Apesar de não ter manifesto eleitoral, o grupo identificou 11 valores que pretende respeitar, que vão de salários justos, até a um maior investimento público em serviços como o serviço nacional de saúde (NHS), passando por uma maior proteção do meio ambiente e combate às alterações climáticas. Não se encontra, porém, referência ao Brexit. "Politics is Broken. Let"s change it" é o lema d"O Grupo Independente no seu site. Sim. Apesar de ter sido criado há menos de uma semana, o grupo tem website, página na Wikipedia, conta no Twitter, no Facebook, no Instagram e no Youtube.

Que impacto pode ter?

Neste momento, O Grupo Independente é o quarto grupo parlamentar na câmara dos Comuns, com 12 deputados, depois do Partido Nacionalista Escocês que tem 35. Ultrapassaram os liberais-democratas, que têm 11 eleitos em Westminster. Antes da formação deste grupo, a configuração da câmara dos Comuns já vinha sofrendo ligeiras alterações em relação à que resultou das legislativas antecipadas de 2017, devido a dissidências, eleições intercalares ou lugares deixados vagos por morte. Assim, o Partido Conservador passou de 317 para 314, o Labour de 262 para 247. Se a sangria continuasse, em última análise, a câmara dos Comuns poderia ficar de tal maneira desconfigurada que isso poderia impedir qualquer tipo de voto sobre qualquer acordo renovado acerca da saída do Reino Unido da UE. No limite poderia ser apresentada uma nova moção de censura contra o governo de May e ser desencadeadas eleições antecipadas. Isso poderia ser argumento para adiar o Brexit, através de um pedido de extensão do Artigo 50º do Tratado de Lisboa. Este teria que ser feito pelo governo britânico e aprovado por unanimidade pela UE27.

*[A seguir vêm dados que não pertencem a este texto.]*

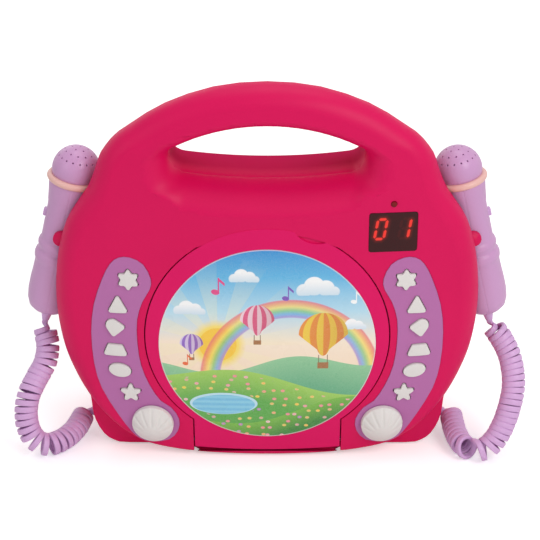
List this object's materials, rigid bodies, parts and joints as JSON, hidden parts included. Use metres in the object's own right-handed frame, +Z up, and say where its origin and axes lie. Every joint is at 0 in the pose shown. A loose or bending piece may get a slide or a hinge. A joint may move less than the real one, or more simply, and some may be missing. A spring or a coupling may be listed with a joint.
{
  "type": "karaoke machine with disc tray",
  "caption": "Portable karaoke disc player with a carrying handle, a hinged disc lid on its face, shaped keys, knobs and wired microphones clipped to its sides on curly cords.",
  "frame": {"origin": "on the floor under the middle of the housing, halfway from the crown of the face to the back", "axes": "+Z up, -Y out of the face, +X to the right seen from the front"},
  "size_m": [0.3198, 0.0948, 0.245],
  "materials": {
    "shell_plastic": "gloss",
    "lid_plastic": "gloss",
    "panel_plastic": "satin",
    "key_plastic": "satin",
    "mic_plastic": "satin",
    "ring_plastic": "satin",
    "cord_plastic": "satin",
    "insert_card": "printed",
    "window_plastic": "gloss",
    "led_plastic": "gloss",
    "dark_plastic": "matte",
    "board": "satin",
    "steel": "satin",
    "speaker_mix": "matte",
    "rubber": "matte",
    "lens_glass": "clear"
  },
  "bodies": {
    "housing": {"front_shell": "shell_plastic", "rear_shell": "shell_plastic", "disc_deck": "lid_plastic", "hinge_pin": "steel", "left_panel": "panel_plastic", "right_panel": "panel_plastic", "display_window": "window_plastic", "display_module": "dark_plastic", "program_led": "led_plastic", "main_board": "board", "key_boards": "board", "drive_frame": "steel", "spindle_motor": "steel", "guide_rods": "steel", "feed_motor": "steel", "speaker": "speaker_mix", "battery_bay": "dark_plastic", "battery_contacts": "steel", "dial_pots": "steel", "dc_jack": "dark_plastic", "feet": "rubber", "shell_screws": "steel", "cord_grommets": "cord_plastic", "cord_left": "cord_plastic", "cord_right": "cord_plastic"},
    "lid": {"lid": "lid_plastic", "lid_insert": "insert_card"},
    "turntable": {"turntable": "dark_plastic"},
    "pickup": {"optical_sled": "dark_plastic", "lens": "lens_glass"},
    "feed_screw": {"feed_screw": "steel"},
    "battery_door": {"battery_door": "shell_plastic"},
    "left_star_key": {"left_star_key": "key_plastic"},
    "left_triangle_key": {"left_triangle_key": "key_plastic"},
    "left_pick_key": {"left_pick_key": "key_plastic"},
    "left_trapezoid_key": {"left_trapezoid_key": "key_plastic"},
    "left_oval_key": {"left_oval_key": "key_plastic"},
    "left_point_key": {"left_point_key": "key_plastic"},
    "right_star_key": {"right_star_key": "key_plastic"},
    "right_triangle_key": {"right_triangle_key": "key_plastic"},
    "right_pick_key": {"right_pick_key": "key_plastic"},
    "right_trapezoid_key": {"right_trapezoid_key": "key_plastic"},
    "right_oval_key": {"right_oval_key": "key_plastic"},
    "right_point_key": {"right_point_key": "key_plastic"},
    "left_knob": {"left_knob": "key_plastic"},
    "left_mic": {"mic_left_outer": "mic_plastic", "mic_left_inner": "mic_plastic", "mic_left_ring": "ring_plastic", "mic_left_head": "mic_plastic", "mic_left_relief": "mic_plastic"},
    "left_mic_switch": {"mic_left_switch": "key_plastic"},
    "right_knob": {"right_knob": "key_plastic"},
    "right_mic": {"mic_right_outer": "mic_plastic", "mic_right_inner": "mic_plastic", "mic_right_ring": "ring_plastic", "mic_right_head": "mic_plastic", "mic_right_relief": "mic_plastic"},
    "right_mic_switch": {"mic_right_switch": "key_plastic"}
  },
  "joints": [
    {"name": "lid_hinge", "type": "hinge", "parent": "housing", "child": "lid", "pos_m": [0, -0.0326, 0.0106], "axis": [1, 0, 0], "range_deg": [0, 75]},
    {"name": "disc_spin", "type": "hinge", "parent": "housing", "child": "turntable", "pos_m": [0, -0.0318, 0.0875], "axis": [0, -1, 0], "continuous": true},
    {"name": "pickup_travel", "type": "slide", "parent": "housing", "child": "pickup", "axis": [1, 0, 0], "range_m": [0, 0.0335]},
    {"name": "screw_turn", "type": "hinge", "parent": "housing", "child": "feed_screw", "pos_m": [0.04, -0.0132, 0.0595], "axis": [1, 0, 0], "range_deg": [0, 3015.1]},
    {"name": "battery_door_pull", "type": "slide", "parent": "housing", "child": "battery_door", "axis": [0, 1, 0], "range_m": [0, 0.03]},
    {"name": "left_star_key_press", "type": "slide", "parent": "housing", "child": "left_star_key", "axis": [0, 1, 0], "range_m": [0, 0.0012], "stiffness_N_per_m": 600, "springref_m": -0.0005},
    {"name": "left_triangle_key_press", "type": "slide", "parent": "housing", "child": "left_triangle_key", "axis": [0, 1, 0], "range_m": [0, 0.0012], "stiffness_N_per_m": 600, "springref_m": -0.0005},
    {"name": "left_pick_key_press", "type": "slide", "parent": "housing", "child": "left_pick_key", "axis": [0, 1, 0], "range_m": [0, 0.0012], "stiffness_N_per_m": 600, "springref_m": -0.0005},
    {"name": "left_trapezoid_key_press", "type": "slide", "parent": "housing", "child": "left_trapezoid_key", "axis": [0, 1, 0], "range_m": [0, 0.0012], "stiffness_N_per_m": 600, "springref_m": -0.0005},
    {"name": "left_oval_key_press", "type": "slide", "parent": "housing", "child": "left_oval_key", "axis": [0, 1, 0], "range_m": [0, 0.0012], "stiffness_N_per_m": 600, "springref_m": -0.0005},
    {"name": "left_point_key_press", "type": "slide", "parent": "housing", "child": "left_point_key", "axis": [0, 1, 0], "range_m": [0, 0.0012], "stiffness_N_per_m": 600, "springref_m": -0.0005},
    {"name": "right_star_key_press", "type": "slide", "parent": "housing", "child": "right_star_key", "axis": [0, 1, 0], "range_m": [0, 0.0012], "stiffness_N_per_m": 600, "springref_m": -0.0005},
    {"name": "right_triangle_key_press", "type": "slide", "parent": "housing", "child": "right_triangle_key", "axis": [0, 1, 0], "range_m": [0, 0.0012], "stiffness_N_per_m": 600, "springref_m": -0.0005},
    {"name": "right_pick_key_press", "type": "slide", "parent": "housing", "child": "right_pick_key", "axis": [0, 1, 0], "range_m": [0, 0.0012], "stiffness_N_per_m": 600, "springref_m": -0.0005},
    {"name": "right_trapezoid_key_press", "type": "slide", "parent": "housing", "child": "right_trapezoid_key", "axis": [0, 1, 0], "range_m": [0, 0.0012], "stiffness_N_per_m": 600, "springref_m": -0.0005},
    {"name": "right_oval_key_press", "type": "slide", "parent": "housing", "child": "right_oval_key", "axis": [0, 1, 0], "range_m": [0, 0.0012], "stiffness_N_per_m": 600, "springref_m": -0.0005},
    {"name": "right_point_key_press", "type": "slide", "parent": "housing", "child": "right_point_key", "axis": [0, 1, 0], "range_m": [0, 0.0012], "stiffness_N_per_m": 600, "springref_m": -0.0005},
    {"name": "left_knob_turn", "type": "hinge", "parent": "housing", "child": "left_knob", "pos_m": [-0.0713, -0.03777, 0.026], "axis": [-0.0839, -0.9903, -0.1106], "range_deg": [-150, 150]},
    {"name": "left_mic_unclip", "type": "slide", "parent": "housing", "child": "left_mic", "axis": [-1, 0, 0], "range_m": [0, 0.06]},
    {"name": "left_mic_switch_slide", "type": "slide", "parent": "left_mic", "child": "left_mic_switch", "axis": [0.2334, 0, 0.9724], "range_m": [0, 0.004]},
    {"name": "right_knob_turn", "type": "hinge", "parent": "housing", "child": "right_knob", "pos_m": [0.0713, -0.03777, 0.026], "axis": [0.0839, -0.9903, -0.1106], "range_deg": [-150, 150]},
    {"name": "right_mic_unclip", "type": "slide", "parent": "housing", "child": "right_mic", "axis": [1, 0, 0], "range_m": [0, 0.06]},
    {"name": "right_mic_switch_slide", "type": "slide", "parent": "right_mic", "child": "right_mic_switch", "axis": [-0.2334, 0, 0.9724], "range_m": [0, 0.004]}
  ],
  "couplings": [
    {"joint": "screw_turn", "follows": "pickup_travel", "rad_per_m": 1570.8}
  ]
}
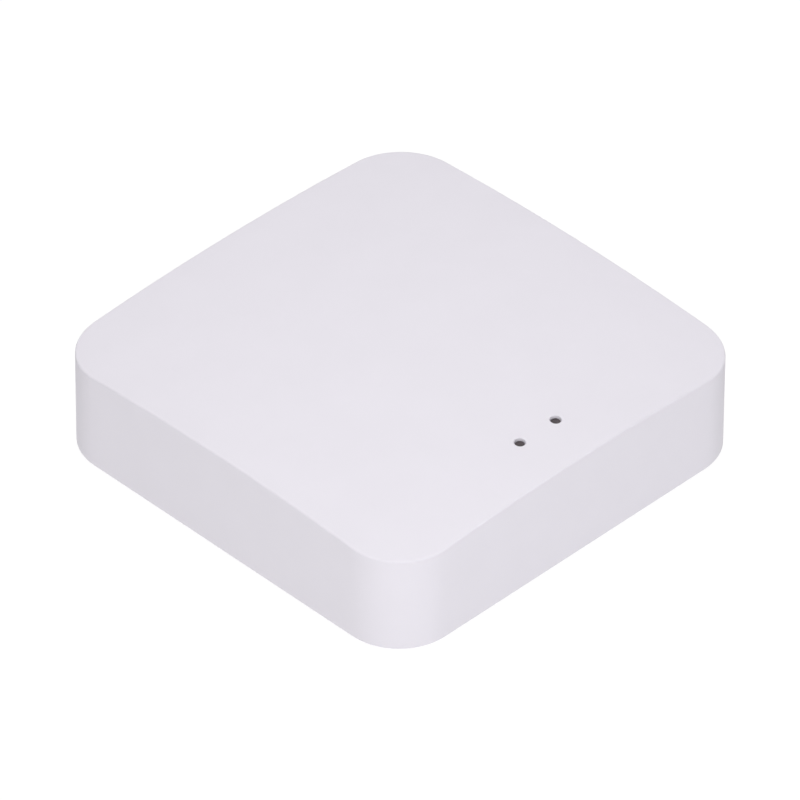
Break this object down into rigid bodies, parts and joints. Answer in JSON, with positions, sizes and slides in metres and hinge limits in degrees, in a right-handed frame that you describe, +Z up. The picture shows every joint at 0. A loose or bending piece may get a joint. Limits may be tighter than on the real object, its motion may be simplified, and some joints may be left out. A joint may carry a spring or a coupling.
{
  "type": "smart home hub",
  "caption": "Square white smart home hub with a softly domed top, two status lights, and Ethernet and power sockets with a reset button at the rear.",
  "frame": {"origin": "on the standing surface, under the middle of the square case", "axes": "+Z up, -Y towards the edge with the two status lights, +Y towards the rear wall with the sockets and the reset button, +X to the right when the lights face the viewer"},
  "size_m": [0.09, 0.09, 0.0243],
  "materials": {
    "case_plastic": "fine matte moulded white",
    "button_plastic": "smooth matte white",
    "foot_rubber": "matte dark grey",
    "label_film": "satin silver-grey film, blank",
    "light_guide": "smoky clear moulding",
    "board_laminate": "green solder mask",
    "module_laminate": "blue solder mask",
    "screw_steel": "zinc plated",
    "led_body": "cream moulding",
    "sheet_metal": "nickel-plated sheet",
    "tin_lead": "tinned",
    "contact_gold": "gold flash",
    "socket_plastic": "black glass-filled moulding",
    "chip_epoxy": "matte black moulding compound",
    "ferrite": "dull grey ferrite",
    "can_aluminium": "bright aluminium",
    "ceramic": "tan fired ceramic",
    "resistor": "black glaze"
  },
  "bodies": {
    "case": {"top_cover": "case_plastic", "bottom_cover": "case_plastic", "rubber_feet": "foot_rubber", "rating_label": "label_film", "light_guide": "light_guide", "circuit_board": "board_laminate", "board_screws": "screw_steel", "led_left": "led_body", "led_right": "led_body", "switch_body": "socket_plastic", "switch_cover": "sheet_metal", "switch_dome": "sheet_metal", "switch_leads": "tin_lead", "ethernet_jack_housing": "socket_plastic", "ethernet_jack_shield": "sheet_metal", "ethernet_jack_contacts": "contact_gold", "ethernet_transformer": "chip_epoxy", "ethernet_transformer_leads": "tin_lead", "usb_socket_shell": "sheet_metal", "usb_socket_tongue": "socket_plastic", "usb_socket_contacts": "contact_gold", "processor": "chip_epoxy", "memory_chip": "chip_epoxy", "memory_chip_leads": "tin_lead", "flash_chip": "chip_epoxy", "flash_chip_leads": "tin_lead", "clock_crystal": "sheet_metal", "radio_board": "module_laminate", "radio_shield": "sheet_metal", "radio_antenna": "contact_gold", "radio_chip": "chip_epoxy", "radio_crystal": "sheet_metal", "voltage_regulator": "chip_epoxy", "regulator_leads": "tin_lead", "power_inductor": "ferrite", "capacitor_cans": "can_aluminium", "capacitor_bases": "socket_plastic", "surge_diode": "chip_epoxy", "ceramic_capacitors": "ceramic", "chip_resistors": "resistor"},
    "reset_button": {"reset_button_cap": "button_plastic", "switch_plunger": "socket_plastic"}
  },
  "joints": [
    {"name": "reset_button_press", "type": "slide", "parent": "case", "child": "reset_button", "axis": [0, -1, 0], "range_m": [0, 0.00025], "stiffness_N_per_m": 6400}
  ]
}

Em caso de legislativas, muitos se questionam sobre os resultados que teria este grupo centrista, que segundo Ian Dunt do Politico.co.uk, vem colocar um ponto final ao tribalismo tóxico que durante anos foi alimentado pelo Partido Conservador e pelo Labour, achando-se donos do espetro político. "É notável por causa do que representa. Vai contra o constante tribalismo tóxico que infetou o nosso debate político. Este é um momento cultural e também político", escreveu o jornalista e editor do Politico.co.uk, também comentador da BBC, Sky News e Al-Jazeera.

Unidos com outros defensores da permanência e da pertença à UE, que vão desde os liberais-democratas, ao Partido Nacionalista Escocês passando pelo Sinn Féin, poderiam fazer campanha contra o Brexit. Mas para já O Grupo Independente poderá apenas marcar posição, quando May voltar à câmara dos Comuns na terça-feira para falar do Brexit e nas votações que ocorrerem na quarta-feira relacionadas com o mesmo dossiê.

Muitos lembraram que esta não é a primeira vez que há dissidências do género, lembrando o caso dos quatro trabalhistas que em 1981 saíram para formar o Partido Social Democrata. Estes ainda foram a eleições, mas acabaram diluídos nos liberais-democratas. John Curtice, da Universidade de Strathclyde, disse à BBC que "se abriu uma janela para ir para além do bipartidarismo. Resta ver como este grupo vai usar esta oportunidade". O Grupo Independente é um sismo político, sim, mas o seu grau ainda está por apurar.